Saturday, March 20, 2021

Sagging Saturday

 I woke up, I dunno, sometime, and read the hardcover copy of Peter Pan by J.M. Barrie I'd gotten from one of the little free libraries. 1950 printing. That's a hell of a book. Right up there with Charlie And The Chocolate Factory at least. 

I'd done my practice last night, while watching inane YouTube stuff, if by "inane" is meant interviews with Art Spiegelman and so on. And went to bed sometime. 

My playing is improving, I can tell. Now that I think about it, the sport I did, was not something you could "muscle". It wasn't like, do more push-ups and you'll get better. It was a delicate coordination between muscles and nervous system that takes years to develop, and trying to push things makes it worse. You just have to have a talent for it and to do it a lot. 

And in the beginning, no one but me seemed to believe I'd get places with it or really even give a shit. And my first competition, I did 2nd to last only because the guy who placed last fucked up. But I was convinced I was going places and even my best friend pooh-pooh'ed it until it was really obvious that I was going places with it. Looking back, I'm amazed I had that much blind faith in myself. At one point I did decide it was silly, and that I needed a real trade, that being of sign-painter and even befriended a local sign-painter desirous of learning the trade in the proper way, as an apprentice. 

But the sign-painter was more of a "kept man" than anything else and didn't paint much or send me out on sub-jobs, and besides there was another competition coming up. There was always another competition coming up. That was another big factor I think. There were always competitions, large and small, like little stair-steps, and bigger stair-steps, so there was always a place to put one's foot however small. There was one coming up that interested me so I made sure I was practiced up and went, and qualified for Nationals. I didn't know it was a qualifier for Nationals. So the thing, that I was good at, kept pulling me on. 

I look back, and I was really on the edge of homelessness but somehow it didn't matter. People and situations came through for me. Needed things like a place to live, supplies, and so on, were arranged. I don't know if people have changed from a quarter-century ago, but this is something that can happen if one has a specialized skill. 
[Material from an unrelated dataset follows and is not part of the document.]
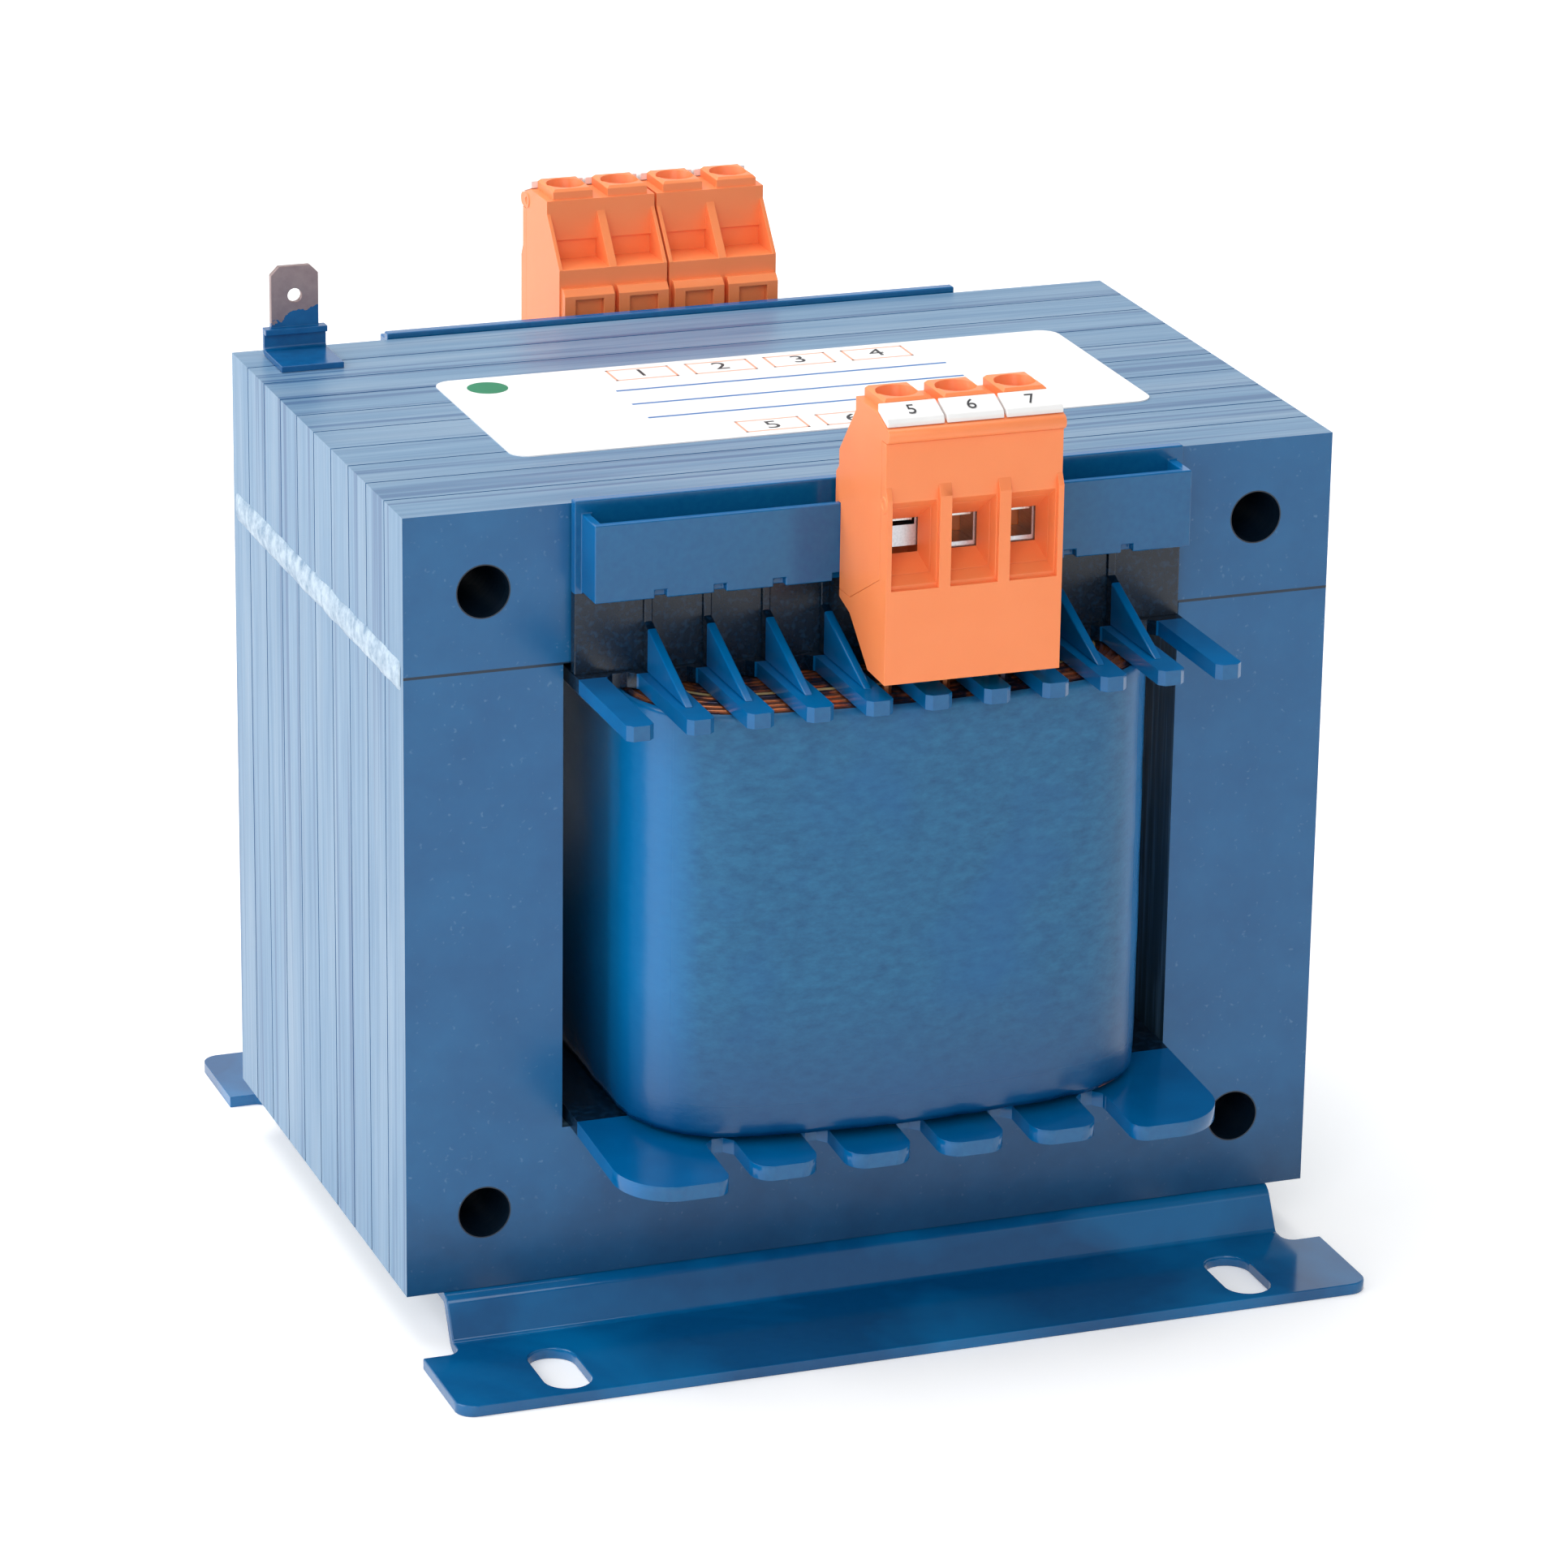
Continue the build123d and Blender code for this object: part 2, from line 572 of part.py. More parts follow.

It was like this when I was supposed to become an artist as a kid. Art supplies, books, you name it, it was arranged for me. It was when I was 18 and realized I was not that good that as an adult I'd just be another broke-ass artist and if my heart were fully in it I'd just have gone ahead and things would have worked themselves out but my heart was not in it. It was all my parents' idea. The oldest would be a writer and write the Great American Novel or something, and my older brother was to be an astronaut or something, and I was to be an artist. I guess the youngest two would be housewives and that would be that. 

The truth is I may have been considered one of those musical savants if I'd been let at the piano. You get these parents, who have two full sets of the Encyclopedia Britannica and subscribe to The National Geographic but they don't really put any effort into their kids. The oldest should have been urged to write, little pieces and poems and so on, and I should have gone to art classes, real art classes, where I had to sit down and draw a chair, or whatever, every day. Or at least they'd realized music was my thing and let me at the piano. I'm not complaining so much as mulling over how things turned out the way they did. 

We've all turned out painfully ordinary; mediocre. Even in my case, yeah I was national champion a couple of times but it's not all that hard to do. It takes some work but it was easy in those pre-internet days, and somehow floating along without having to work a job. I had free time in a way no one born after 1995 will understand. The conditions conducive to the thing occurring were arranged, and thus, unsurprisingly, the thing occurred. 

Maybe the art work was seen by myself as a sort of chore that was expected. After all, one of my earliest memories being of myself painting some thing, with my mom hovering nearby and all and sundry looking on. Maybe it was, to me, like the weeding we had to do - esp. of nutgrass, a sedge that grows like a grass but with a "nut" below to sprout back from and maddeningly, another "nut" much further down. "You have to get the root!" mother would say. I accepted the weeding unquestioningly and I accept that I must do artwork unquestioningly.... 

At one point, though, I came to enjoy doing artwork. My drawings of my seashells went from primitive to really quite good. I learned to draw bicycles, and those are not easy things. But of course then we lost our Portlock house and everything was topsy-turvy-tizzy as we went from a house on the next ridge from ours, to a place in La'ie, to the Schofield Sands, to Pat's In Punalu'u, and I'm not even sure I've got the order right. Eventually our Pupukea house was finished and we moved in, and eventually things settled down and I even came to enjoy art again, just for a bit. I started doing nice little colored drawings of the "lady crab" shells I'd picked up at Ke'ehi lagoon at our friends', the Bethunes. I was getting into undergound comix which Mom let me buy in Hale'iwa, 2 or 3, depending on the budget. She'd bought me MAD so she bought me these. They were full of great art. 

But then we started down the slope of decline again, and now art became a way to maybe scare up a few dollars so my sisters and I could eat. A job. Plus the island was overpopulated and still is, with starving artists.